What is the safest and most reliable way to get around Dallas as a solo traveler?
DART, Dallas Area Rapid Transit, operates light rail and bus service across the metroplex. The light rail connects downtown, the Arts District, the West End, and the Park Cities area where SMU is located. A local day pass costs $6 and covers all routes. Rideshare services like Uber and Lyft are widely available and generally reliable, with average wait times of 5 to 10 minutes in central Dallas. Driving is feasible but parking downtown runs $10 to $20 per visit, which adds up quickly.
Is it possible to walk between the main sightseeing spots in Dallas, or is local transport necessary?
The Arts District venues, the DMA, the Nasher, the Meyerson, and Klyde Warren Park, are all within a 10-minute walk of each other.
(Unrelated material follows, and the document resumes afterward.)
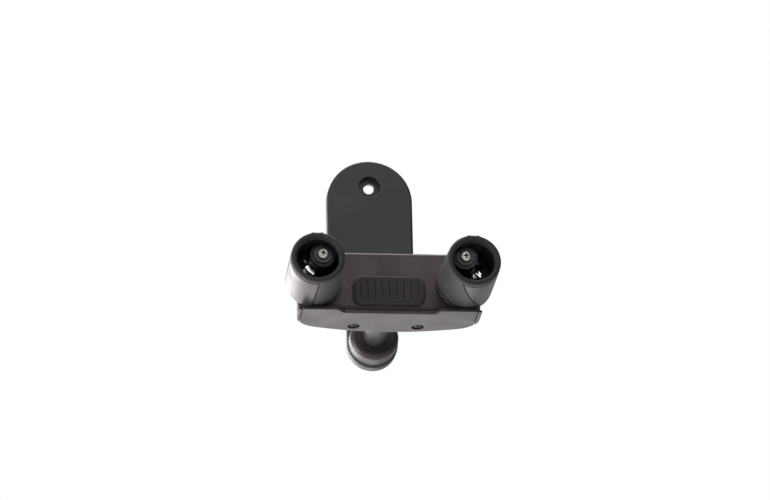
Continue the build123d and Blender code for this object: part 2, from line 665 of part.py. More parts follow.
def floor_slot():
    """The curved slot in the left cup's floor, centred on the pivot."""
    spare = math.degrees(STOP_SPARE / STOP_ORBIT)
    start = STOP_ANGLE - GATE_TURN - spare
    size = GATE_TURN + 2 * spare
    slot = SlotArc(CenterArc((0, 0), STOP_ORBIT, start, size), 2 * (STOP_R + STOP_SPARE))
    return along_y(Pos(-PIVOT_X, PIVOT_Z) * slot, FLOOR_FRONT - 1, FLOOR_BACK + 1)


def gate_pinion():
    """The left gate's pinion, with one tooth pointing at the rack."""
    base_r = PITCH_R * math.cos(math.radians(PRESSURE_ANGLE))
    tip_r = PITCH_R + ADDENDUM
    root_r = PITCH_R - DEDENDUM
    pressure = math.radians(PRESSURE_ANGLE)
    involute = math.tan(pressure) - pressure
    half = math.pi / (2 * GEAR_TEETH) - BACKLASH / 2 / PITCH_R
    steps = 4
    flank = []
    for step in range(steps + 1):
        radius = base_r + (tip_r - base_r) * step / steps
        angle = math.acos(base_r / radius)
        flank.append((radius, half + involute - (math.tan(angle) - angle)))
    flank.insert(0, (root_r, flank[0][1]))
    points = []
    for tooth in range(GEAR_TEETH):
        middle = 2 * math.pi * tooth / GEAR_TEETH
        for radius, offset in flank:
            points.append((radius * math.cos(middle - offset), radius * math.sin(middle - offset)))
        for radius, offset in reversed(flank):
            points.append((radius * math.cos(middle + offset), radius * math.sin(middle + offset)))
    pinion = along_y(Pos(-PIVOT_X, PIVOT_Z) * Polygon(*points, align=None), GEAR_FRONT, GEAR_BACK)
    return pinion - rod(-PIVOT_X, PIVOT_Z, SPIGOT_R, GEAR_FRONT - 1, GEAR_BACK + 1)


# ---- writing the nodes -----------------------------------------------------------------------------------
def write(name, shapes):
    solids = []
    for shape in shapes if isinstance(shapes, list) else [shapes]:
        solids.extend(shape.solids())
    node = solids[0] if len(solids) == 1 else Compound(children=solids)
    export_step(node, f"parts/{name}.step")
    print(name, len(solids))


def write_yoke(name, shapes):
    shapes = shapes if isinstance(shapes, list) else [shapes]
    write(name, [YOKE * shape for shape in shapes])


def main():
    os.makedirs("parts", exist_ok=True)

    write("wall_plate", wall_plate())
    write("arm_flange", arm_flange())
    write("flange_screws", flange_screws())
    write_yoke("arm_stem", arm_stem())
    write_yoke("stem_ring", stem_ring())
    write_yoke("stem_washer", stem_washer())
    write_yoke("swivel_stop_pin", swivel_stop_pin())

    write_yoke("lift_frame", lift_frame())
    write_yoke("stem_bush", stem_bush())
    write_yoke("left_rack", left_rack())
    write_yoke("right_rack", to_right(left_rack()))

    write_yoke("yoke_body", yoke_body())
    write_yoke("yoke_face", yoke_face())
    write_yoke("yoke_cover", yoke_cover())
    write_yoke("neck_pad", neck_pad())
    write_yoke("housing_screws", housing_screws())
    write_yoke("guide_pins", guide_pins())
    write_yoke("left_spring", left_spring())
    write_yoke("right_spring", to_right(left_spring()))
    write_yoke("left_core_post", left_core_post())
    write_yoke("right_core_post", to_right(left_core_post()))
    write_yoke("pivot_washers", pivot_washers())
    write_yoke("pivot_screws", pivot_screws())
    write_yoke("stop_pins", stop_pins())

    write_yoke("left_gate_shell", gate_shell(LEFT_SEAM))
    write_yoke("right_gate_shell", to_right(gate_shell(RIGHT_SEAM)))
    write_yoke("left_gate_pad", gate_pad(LEFT_SEAM))
    write_yoke("right_gate_pad", to_right(gate_pad(RIGHT_SEAM)))
    for name, piece in (("rim", gate_rim()), ("hub", gate_hub()), ("pinion", gate_pinion())):
        write_yoke(f"left_gate_{name}", piece)
        write_yoke(f"right_gate_{name}", to_right(piece))


main()
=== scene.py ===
"""Wall guitar hanger: the looks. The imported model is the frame, and every piece rides on one of its bodies.

Row frame, in metres: the wall is the plane Y = 0, the hanger stands out towards -Y, and +Z is up.
Shapes are drawn in millimetres in the yoke frame: its origin is where the arm's axis crosses the yoke's
front face, +Y runs back along the arm, and it leans back by TILT.
"""

import json
import math

import bmesh
import bpy
from mathutils import Matrix, Vector


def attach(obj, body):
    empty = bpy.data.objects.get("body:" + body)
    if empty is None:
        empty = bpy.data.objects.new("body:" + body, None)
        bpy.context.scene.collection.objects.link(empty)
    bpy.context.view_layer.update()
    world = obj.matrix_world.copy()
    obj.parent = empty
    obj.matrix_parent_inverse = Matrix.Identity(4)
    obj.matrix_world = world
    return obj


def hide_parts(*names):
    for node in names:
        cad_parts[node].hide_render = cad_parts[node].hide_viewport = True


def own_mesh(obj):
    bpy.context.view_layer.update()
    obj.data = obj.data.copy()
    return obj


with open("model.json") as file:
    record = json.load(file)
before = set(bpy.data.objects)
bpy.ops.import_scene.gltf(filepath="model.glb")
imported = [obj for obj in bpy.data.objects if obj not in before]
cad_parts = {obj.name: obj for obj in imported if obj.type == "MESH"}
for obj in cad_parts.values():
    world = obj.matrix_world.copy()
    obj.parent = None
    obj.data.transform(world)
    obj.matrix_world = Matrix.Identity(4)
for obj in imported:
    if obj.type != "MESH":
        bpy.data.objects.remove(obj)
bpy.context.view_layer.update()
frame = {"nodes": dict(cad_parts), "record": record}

# ---- driving dimensions, in millimetres and degrees ------------------------------------------------------
MM = 0.001
TILT = 5.0
ARM_REACH = 74.0

POST_Z = 3.5               # height of the posts' axes
POST_X_BACK = 37.6
POST_X_FRONT = 38.5
POST_BACK = -1.0
POST_FRONT = -32.0
POST_R_BACK = 14.0
POST_R_FRONT = 13.3
MOUTH_R = 10.5
LINER_R = 11.5
LEAF_INNER_R = LINER_R + 0.02      # the leaves just clear the hub's liner
RIM_LENGTH = 3.3
BACK_RING = 1.7            # depth of the ring that joins the shell at its back end
LEAF_GAP = 0.35
LEFT_SEAM = (2.0, -5.0, 165.0)     # lower line at the mouth, lower line at the back, upper line
RIGHT_SEAM = (28.0, -34.0, 165.0)
SEAM_BEND = 1.2            # over 1: the lower line turns outward further back
RING_BITE = 1.3            # how far the rim's ends reach into the joint lines, in half gaps
RIB_PLACES = (170.0, 190.0)        # two small ribs on top of the rim, by their angle
RIB_HALF_DEG = 4.0
RIB_HEIGHT = 0.33

PIVOT_X = 35.2
PIVOT_Z = 8.0
BOSS_FRONT = -24.0
SCREW_R = 2.85
SCREW_HEIGHT = 2.0
SCREW_SEAT = BOSS_FRONT - 0.9      # the head's flat underside
SCREW_TURN = 12.0          # how far the cross stands off the vertical
CROSS_DEPTH = 0.62         # depth of the cross recess, as a share of the head's height
STOP_HEAD_BACK = -13.0

SPRING_X = 12.5
SPRING_Y = 7.5
SPRING_R = 2.6
SPRING_WIRE = 0.45
SPRING_TURNS = 7
SPRING_LOW = -2.1
SPRING_HIGH = 9.9

NECK_PAD_SIZE = (36.0, 15.0, 3.0)
NECK_PAD_CORNER = 5.0
NECK_PAD_Z = -0.9
NECK_PAD_EDGE = 1.4

LIP_SIZE = (87.0, 1.0, 1.8)        # the lip inside the joint over the cover
LIP_MIDDLE = (0.0, 2.8, -11.2)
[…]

Dealey Plaza and the West End are about a 15-minute walk from the Arts District. However, the Perot Museum in Victory Park is roughly 2 miles from downtown, and the Bush Library and Meadows Museum at SMU are about 6 miles north. For anything beyond the downtown core, local transport is necessary. The DART light rail Green Line connects downtown to Victory Park and the Park Cities.
Do the most popular attractions in Dallas require advance ticket booking, especially during peak season?
The Sixth Floor Museum at Dealey Plaza strongly recommends advance online booking, particularly from March through May and during the November anniversary period when visitation spikes. The Perot Museum suggests timed-entry tickets on weekends and holidays. The Dallas Holocaust and Human Rights Museum has limited capacity and frequently sells out on Saturdays. The DMA and the Nasher generally do not require advance booking, though special exhibitions at both venues may have separate timed-entry requirements. The Bush Library recommends online purchase but rarely reaches capacity on weekdays.